In some of his best books, McEwan’s greatest alchemy is to use a simple thriller plot to examine the deepest existential questions. When Baxter shows up at Perowne’s family dinner, the novel starts to seem like another reworking of William Wyler’s 1955 film The Desperate Hours. There is a queasy familiarity to the family-in-peril theme as Baxter instructs Perowne’s daughter to strip and holds a knife to his wife’s throat. But, thankfully, the situation is quickly resolved (in a unique and original, if slightly far-fetched way) and Saturday becomes all the more interesting as McEwan strips away the suspense to return to the moral, political and aesthetic questions which drive the first two-thirds of the novel.

It’s hard to tell if Saturday will be as successful as Atonement, which seemed to strike an emotional chord in a large number of readers, but McEwan fans will not be disappointed.
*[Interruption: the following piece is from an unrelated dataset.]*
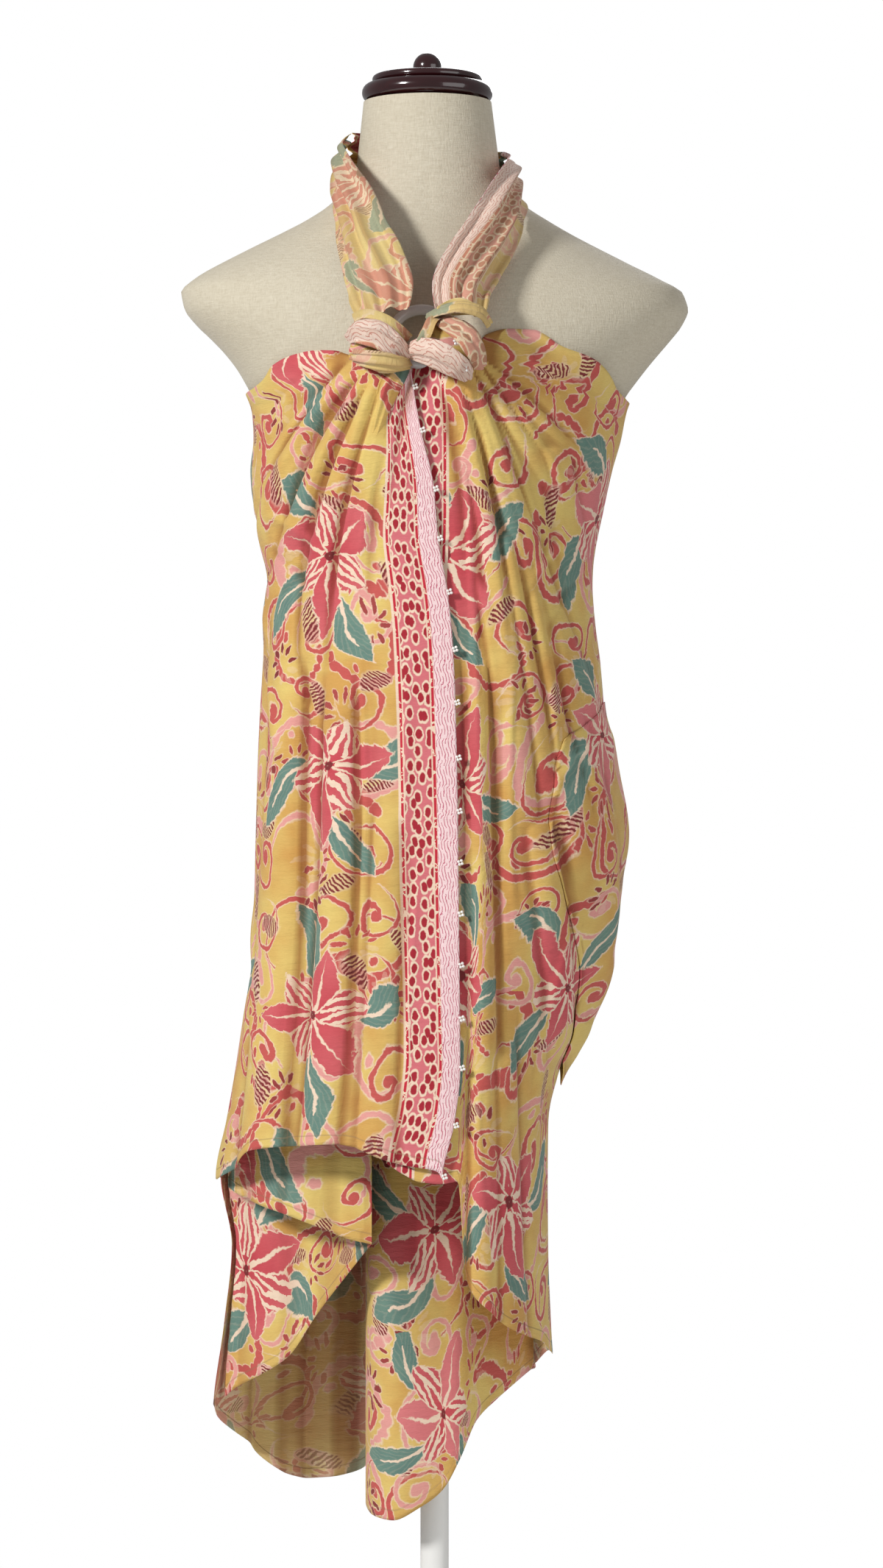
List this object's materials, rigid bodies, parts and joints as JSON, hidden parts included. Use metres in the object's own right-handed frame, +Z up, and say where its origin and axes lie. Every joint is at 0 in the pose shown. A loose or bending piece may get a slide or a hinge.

This is an elegant and sophisticated novel, which is beautifully written and creates a wonderful sense of unease. It is also likely to be a strong contender for this year’s Booker. If it seems slightly perverse to write a novel about a man who almost certainly wouldn’t read a novel about himself (and would no doubt consider the book a terrible failure if he did so), it’s also a marvellously sustained dark joke, as McEwan uses literature, rather than a scalpel, to expose his neurosurgeon’s brain.